金石学研究对卜士礼的中国钱币研究有重要的影响。1868年,卜士礼来到中国的时候,乾嘉学风余韵仍存,晚清“金石学”考据的学术风气鼎盛。与宋代相比,清代金石学研究的范围已经大大扩展,金石铭刻与古器物研究并行,研究对象有一定的突破,但总体而言其研究重点依然集中于铭文考释。清朝时期,古钱币研究臻于极盛,钱币学论著卷帙浩繁。来华的西方学者亦对中国古钱币研究有极大的热忱,可能出于快速认识当朝钱币和经济形势需要,加之清朝的钱币标本较易获得,因而当时清朝钱币成为他们首要研究对象。
按文章发表的时间顺序,卜士礼对清朝钱币的研究主要有:
表2卜士礼关于清朝钱币的论著
时间 |
文章 |
研究内容 |
1873 |
《中国钱币》 |
研究对象包括吴三桂及其政权在云贵地区铸造发行的“利用通宝”,“昭武通宝”,吴世璠继位后铸行的“洪化通宝”。此外,这篇文还提及金朝世宗的“大定通宝”,铸有“光中”、“景盛”、“嘉隆”、“明命”铭文的安南钱币,有“嗣德”、“圣元”、“永定”、“大隆”铭文的钱币,以及铸有“洋元”或应为“祥元”铭文的钱币 |
1877 |
《罕见的后金钱币》 |
聪汗之钱 |
1880 |
《中国西藏的银币》 |
乾隆宝藏 |
1880 |
《清代钱币》 |
包括皇太极、顺治、康熙、雍正、乾隆、嘉庆、道光、咸丰、祺祥、同治、光绪等时期的钱,通宝、重宝等,以及三藩钱、明末钱币,共259品。 |
1883 |
《中国突厥斯坦的新铸币厂》 |
咸丰通宝 |
1884 |
《中国突厥斯坦的新银币》 |
足银一钱 |
从表2可以看到,卜士礼对清朝钱币的研究主要有6篇文章,研究的钱币品类繁多,时间上跨度很大。尤其是《清代钱币》一文,整理了259品钱币的信息,是卜士礼关于清代钱币研究的重要论文,文章中的钱币,除了3枚选自伟烈亚力《大清王朝的钱币》和少量选自中国钱谱典籍的标本,其余大部分为卜士礼的个人收藏,由此可看出卜士礼收藏和研究中国钱币的热情。由于《清代钱币》全文收录的品类过多,仓促之间未能全部详细梳理和分析,因此在关于清代钱币这一部分,主要对《清代钱币》中述及且另有独立文章加以讨论的几类钱币展开分析。

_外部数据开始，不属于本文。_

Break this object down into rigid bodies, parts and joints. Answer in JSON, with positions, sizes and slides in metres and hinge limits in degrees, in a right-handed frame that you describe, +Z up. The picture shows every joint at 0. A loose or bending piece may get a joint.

1877年,卜士礼发表《罕见的后金钱币》一文,文章介绍了一枚带有满族铭文的钱币(图3),即“聪汗之钱”,也称“天聪汗钱”、“天聪通宝”。鲍康《大钱图录》中收录有“聪汉之钱”钱币拓片,并记载了相关信息。卜士礼在阅读《大钱图录》之时注意到了这枚罕见的满文钱币,而当时西方学界尚未有学者对“聪汗之钱”进行过具体的研究。提及过这枚钱币的是伟烈亚力,在他发表的《大清王朝的钱币》一文中,对清朝时期的钱币进行了比较全面的整理和介绍,当时这篇文章的一个脚注中提到了“聪汗之钱”,但是当时伟烈亚力并未对其进行具体的解读。卜士礼的研究主要是将《大钱图录》中记载的“聪汗之钱”的内容进行整理,主要从铸币者、铸造时间,形制、币值和钱文几个方面分析,再将关于这枚钱币的信息介绍到西方学界。
图3 聪汗之钱
(图3来源:S.W. Bushell, A rare Manchu coin[J]. The China Review, Vol.6, No.2, 1877, p.143, Fig.1.)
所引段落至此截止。